1. Choosing the right floor plate size to meet the needs of tenants in the submarket being served.
Floor plate sizes vary by market segment and should be tailored to accommodate large tenants, average-size tenants, and desirable minimum-size tenants. Rentable space of 25,000 to 28,000 square feet (2,300 to 2,600 sq m) per floor plate is considered average for office buildings. The core-to-glass dimension is critical. Forty-two feet (12.8 m) from the core to glass is desirable for tenants using primarily private offices. Forty-seven feet (14.3 m) from the core to glass is more desirable for users who incorporate significant open workstation areas in their layouts. There are exceptions to every rule, but the guidelines are generally scalable: for example, corporate campuses are often low-rise structures that honor these principles by linking multiple floor plates like boxcars, resulting in rentable space on floors of 50,000 to 75,000 to 100,000 square feet (4,600 to 7,000 to 9,300 sq m).

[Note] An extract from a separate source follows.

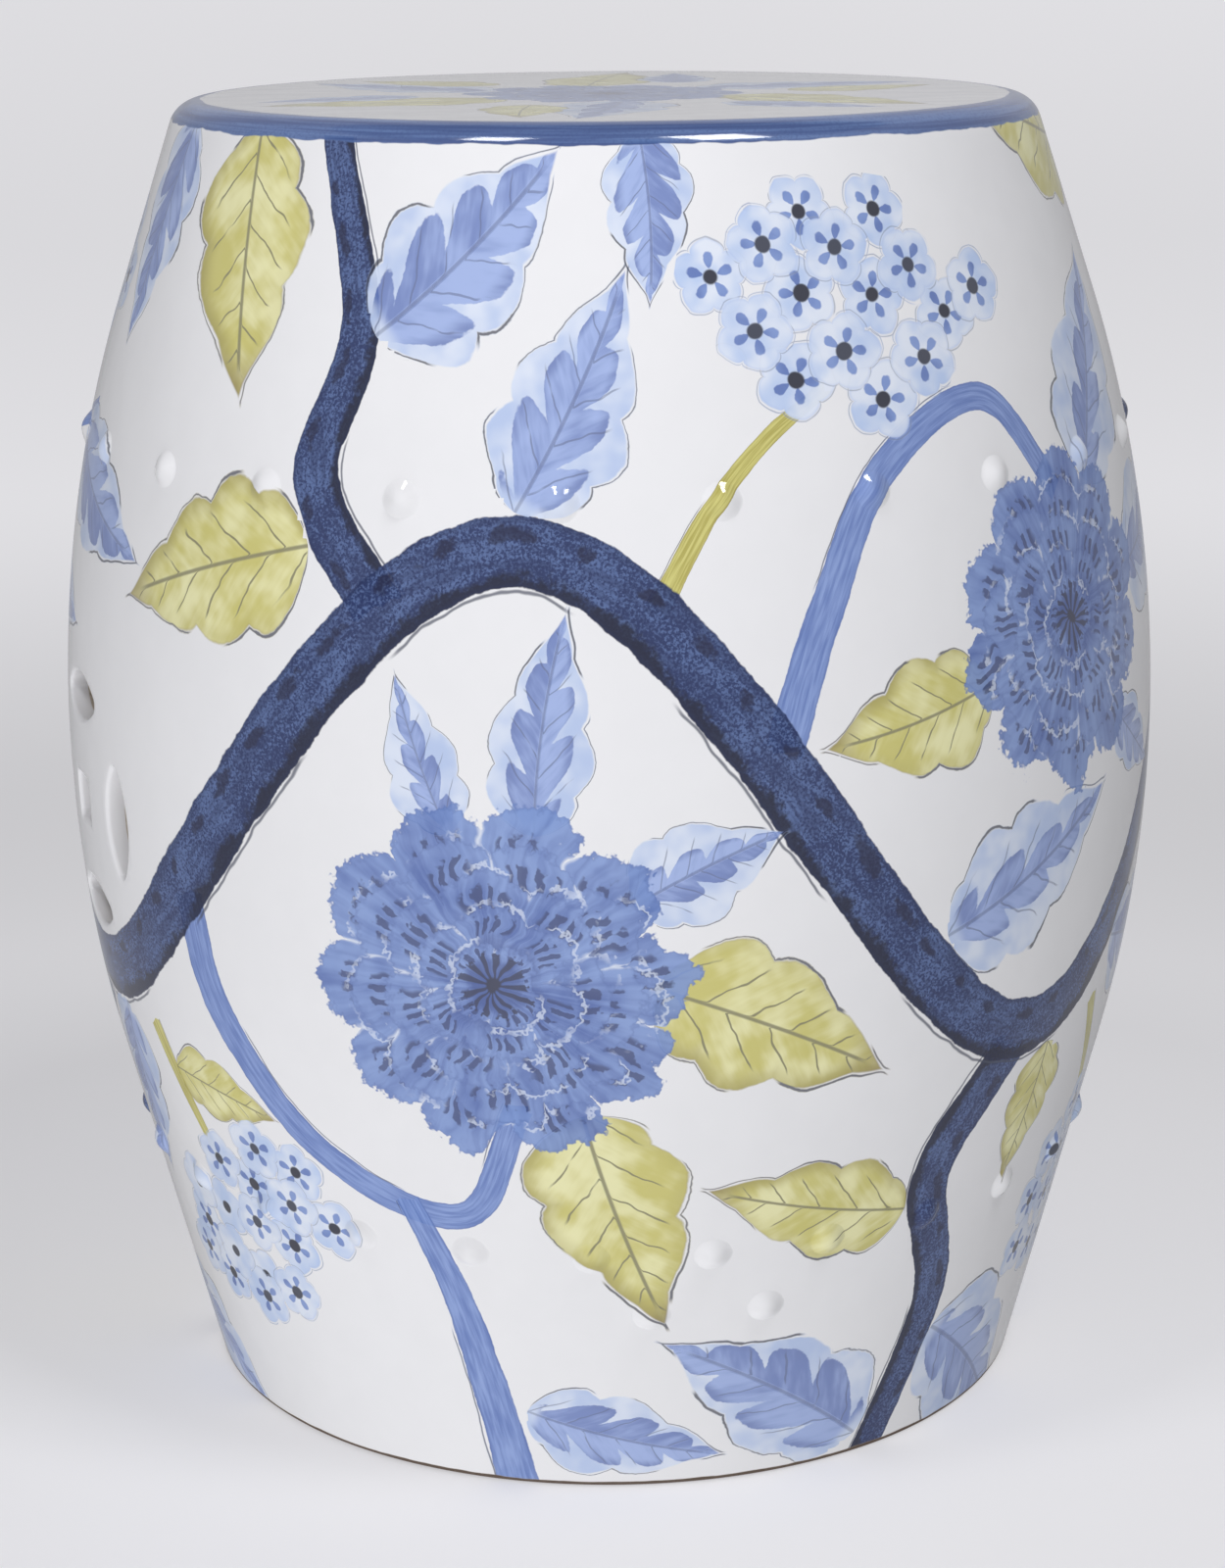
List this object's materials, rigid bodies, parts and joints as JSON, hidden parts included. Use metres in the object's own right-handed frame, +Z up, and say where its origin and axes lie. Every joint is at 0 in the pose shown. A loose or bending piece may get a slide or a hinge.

2. The five-foot-by-five-foot (1.5-m-by-1.5-m) planning grid. This grid, when superimposed on the entire floor plate for office buildings, regardless of class or status, is perceived to optimize space planning efficiency. This convention does not necessarily inhibit free thinking about the shape or massing of an office tower, but core and shell designers must carefully consider the impact on the ability to plan space and demonstrate adherence to performance standards when deviating from orthogonal geometry. Standardized glass sizes are inseparably coupled with the planning grid discussion. Building maintenance and operations personnel must purchase attic stock for each unique glass light size. Therefore, while the perimeter wall may deviate from the grid, glass sizes and mullion spacing should track the five-foot module whenever possible. 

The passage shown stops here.